WORK REQUIRED - Identify the lines that contain the word "this", then copy them.
====== DATA SEGMENT
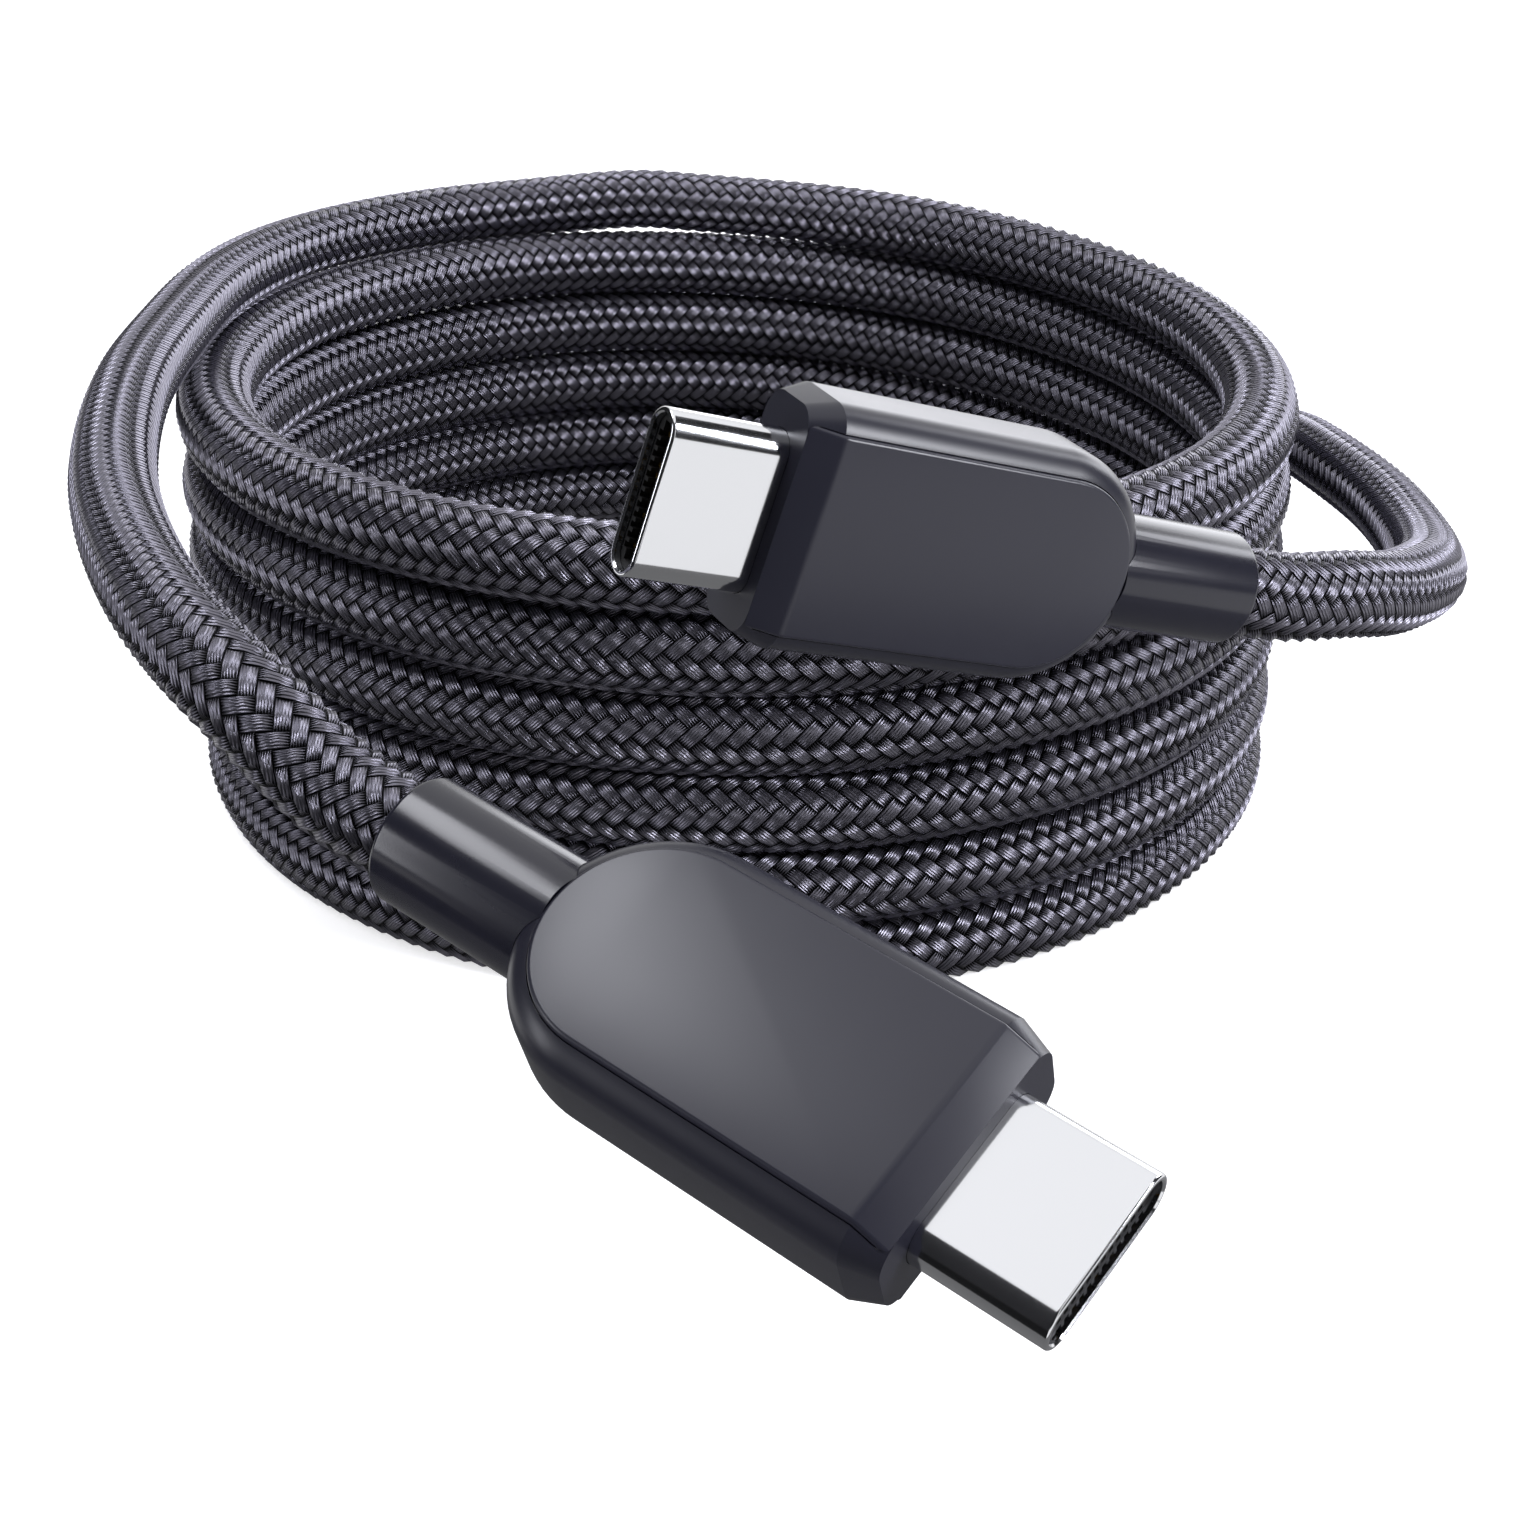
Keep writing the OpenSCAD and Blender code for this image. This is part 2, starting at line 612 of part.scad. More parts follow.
at_rear() conductors();  // rear_conductors

cable_coil();
front_cable_run();
rear_cable_run();
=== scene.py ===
"""Looks of a braided charging cable: the woven cord, the moulded plugs and their steel shells."""

import math

import bmesh
import bpy
from mathutils import Euler, Matrix, Vector


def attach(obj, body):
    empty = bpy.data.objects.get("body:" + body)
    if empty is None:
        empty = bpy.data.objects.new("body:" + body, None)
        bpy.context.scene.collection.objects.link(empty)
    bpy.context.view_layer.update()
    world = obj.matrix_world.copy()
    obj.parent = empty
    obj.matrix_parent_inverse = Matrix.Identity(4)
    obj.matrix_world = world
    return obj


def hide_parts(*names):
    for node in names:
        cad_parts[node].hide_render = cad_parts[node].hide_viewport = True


bl_info = {
    "name": "Braided charging cable",
    "version": (1, 0, 0),
    "blender": (4, 5, 0),
    "location": "3D View > Sidebar > Cable",
    "description": "Dresses a coiled charging cable with its woven cord, moulded plugs and steel shells",
    "category": "Object",
}

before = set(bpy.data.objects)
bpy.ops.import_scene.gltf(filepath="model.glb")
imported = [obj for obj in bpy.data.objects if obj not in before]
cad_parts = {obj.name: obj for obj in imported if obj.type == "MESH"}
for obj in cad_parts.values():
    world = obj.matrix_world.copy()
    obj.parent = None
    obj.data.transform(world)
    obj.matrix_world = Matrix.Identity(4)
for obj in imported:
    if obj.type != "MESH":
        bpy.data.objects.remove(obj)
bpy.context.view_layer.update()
MM = 0.001
TINY = 1e-7  # points closer than this count as one
WHITE = (1, 1, 1, 1)

# ---- Where things lie, in millimetres: the same points as the CAD model's ----

COIL_AT = Vector((-3.2, 27.12, 0))
PLUGS = {
    "front": ((10.5, -95, 24.8), (26.8, 9.9, -36.9)),
    "rear": ((1.8, -64.1, 40.5), (-94, -17.2, -151.3)),
}
FRONT_ROUTE = [
    (-21, -71.5, 33.5), (-25.5, -65.5, 34.5), (-30, -56, 34.5), (-34.5, -42.5, 34),
    (-37.5, -26.5, 34), (-39, -9.5, 33), (-39, 7.5, 32.4), (-35.5, 21.5, 31.8),
    (-28, 31.5, 31.6), (-18, 37.5, 31.6),
]
REAR_ROUTE = [
    (34.5, -45.5, 29.5), (38, -41.5, 28), (41.5, -35.5, 26.5), (44, -28, 24.5),
    (45.5, -19.5, 23), (45.5, -10, 22.5), (44, 0, 22), (43, 10, 20.5), (40, 19.5, 18),
    (35, 27, 15), (28.5, 34.5, 12), (20, 40.5, 9), (10.5, 44, 6.5), (0, 45, 4.5),
    (-11, 43, 3), (-20.5, 38, 2.4), (-27.5, 31.5, 2.4),
]
COIL_RX, COIL_RY, COIL_PITCH, COIL_LOW = 37.5, 39.4, 5.2, 1.9
COIL_END, COIL_STEP = 2090, 2  # where the last turn ends and how far apart points are, in degrees
DROP_START, DROP_SPAN, COIL_DROPS = -75, 200, 6  # where turns step down, in degrees, and how often

# ---- The cord's line, in metres ----

LINE_STEP = 0.001  # between the points of the centreline
SOFTENINGS = 6  # passes that take the last corners out of the centreline
PITCH_REACH = 0.16  # from a plug to where the weave has its pitch of the coil
WOUND_FROM, WOUND_OVER = 0.15, 0.02  # from a plug to where the cord thickens, and over how much
BORE_STEPS = 3  # points of the centreline over which the cord grows out of the relief's bore

# ---- Fixed sizes of the plugs, in millimetres ----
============
COMPLETE ANSWER -
Keep writing the OpenSCAD and Blender code for this image. This is part 2, starting at line 612 of part.scad. More parts follow.
TINY = 1e-7  # points closer than this count as one